Review

AI Subtitle Tools

AI subtitle tools become worth paying for when captions are no longer a small editing task.

If your team is publishing often, repurposing into short-form, or trying to keep captions visually consistent, a better subtitle workflow can remove real production drag.

Practical framing: Most creators do not need the most advanced caption tool on day one. They need a tool that is accurate enough, easy to edit, and fast enough to keep publishing moving.

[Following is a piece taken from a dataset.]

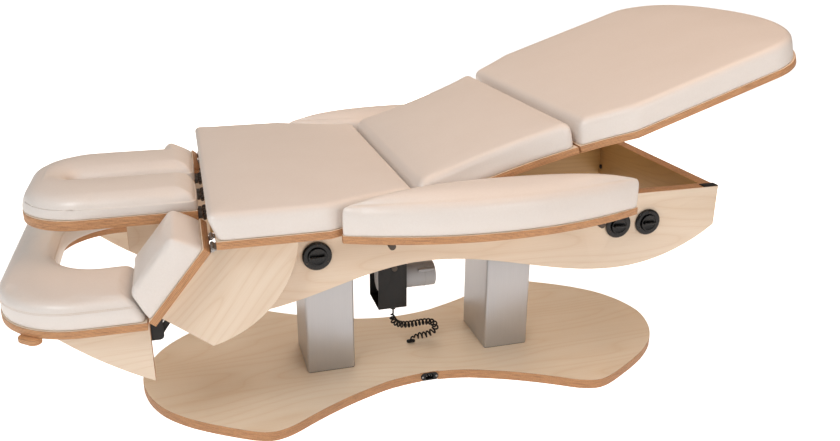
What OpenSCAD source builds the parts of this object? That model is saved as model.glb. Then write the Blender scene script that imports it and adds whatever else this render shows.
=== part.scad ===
// Height-adjustable treatment table: a plywood base with two lifting columns, an open plywood
// frame with curved sides, three upholstered sections, a face rest, a drop-down arm shelf and
// two armrests. Millimetres, Z up, X along the table with the foot end at +X, and the origin
// on the floor under the middle of the base. It is shown lowered, as it stands in use.

/* [Base] */
// Length of the base plate
base_len = 1560; // [1400:10:1700]
// Width of the base plate across its lobes
base_w = 692; // [600:2:760]
// How much shorter the base is at the head end than at the foot end
base_short = 17; // [0:1:30]
// Thickness of the base plate
base_t = 27; // [22:1:32]

/* [Lifting columns] */
// Place of the head-end column along the table
head_col_x = -254; // [-290:2:-230]
// Place of the foot-end column along the table
foot_col_x = 272; // [250:2:300]
// Size of the outer tube along the table
col_x = 135; // [125:1:145]
// Size of the outer tube across the table
col_y = 192; // [170:1:210]
// Wall of each column tube
col_wall = 3; // [2.5:0.5:3.5]
// Sliding gap between two column tubes, each side
col_gap = 0.5; // [0.3:0.1:0.6]
// Length of each outer tube
col_tube_h = 350; // [330:5:355]
// How far the top can be lifted
lift_stroke = 300; // [200:10:310]

/* [Frame] */
// Height of the frame's top edge
frame_top = 551; // [545:1:565]
// Width over the two side panels
frame_w = 614; // [590:2:640]
// Head end of the side panels
frame_head_x = -545; // [-546:1:-530]
// Foot end of the side panels
frame_foot_x = 781; // [760:1:800]
// Thickness of the frame panels
panel_t = 36; // [30:1:38]
// Height of the lower edge at the arch in the middle
arch_z = 425; // [418:1:430]
// Place of the arch along the table
arch_x = -45; // [-70:1:-20]
// Height of the lower edge at the foot-end lobe
foot_lobe_z = 345; // [335:1:360]
// Place of the foot-end lobe
foot_lobe_x = 490; // [460:5:520]
// Height of the lower edge at the head-end lobe
head_lobe_z = 337; // [330:1:360]
// Place of the head-end lobe
head_lobe_x = -515; // [-530:5:-490]
// Radius of the rise behind the foot-end lobe
foot_rise_r = 487; // [430:1:560]

/* [Sections] */
// How far the sections stand out past the frame on each side, at their widest
pad_over = 111; // [100:1:116]
// Thickness of the section boards
board_t = 18; // [15:1:20]
// Height of the cushions at their edges
foam_h = 63; // [55:1:68]
// How much a cushion's top swells above its edges
crown = 7; // [3:1:9]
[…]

When Subtitle Tools Are Worth Paying For

  • you publish enough that manual caption cleanup is slowing the team down
  • you need better caption styling for short-form clips
  • you repurpose long-form content into multiple outputs
  • you want fewer editing handoffs just to fix subtitles

What To Look For

  • transcription accuracy
  • editing speed
  • caption styling options
  • export flexibility
  • how well the subtitle workflow fits your editor and publishing cadence

High-Level Options

Descript-style workflow

Tools like Descript make the most sense when subtitles are tied closely to editing, transcript cleanup, and broader post-production workflow.

Submagic-style workflow

Tools like Submagic make more sense when short-form caption styling, speed, and visual punch are the main priority.

Basic or built-in tools

Best when cost sensitivity is high and your channel does not yet need a dedicated subtitle layer.

In practice, many YouTube creators are deciding between a broader editing-and-transcript workflow such as Descript, a faster short-form caption workflow such as Submagic, or simply staying with built-in captions until publishing volume justifies paying for more.

How To Decide

  • pay for a subtitle tool if it meaningfully reduces editing time
  • stay basic if captions are still a minor part of your workflow
  • prioritize fit with your existing editor over flashy caption presets

A Useful Rule Of Thumb

If your bottleneck is publishing speed, subtitle software can be a meaningful upgrade.

If your bottleneck is still topic choice, scripting, or filming consistency, solve that first.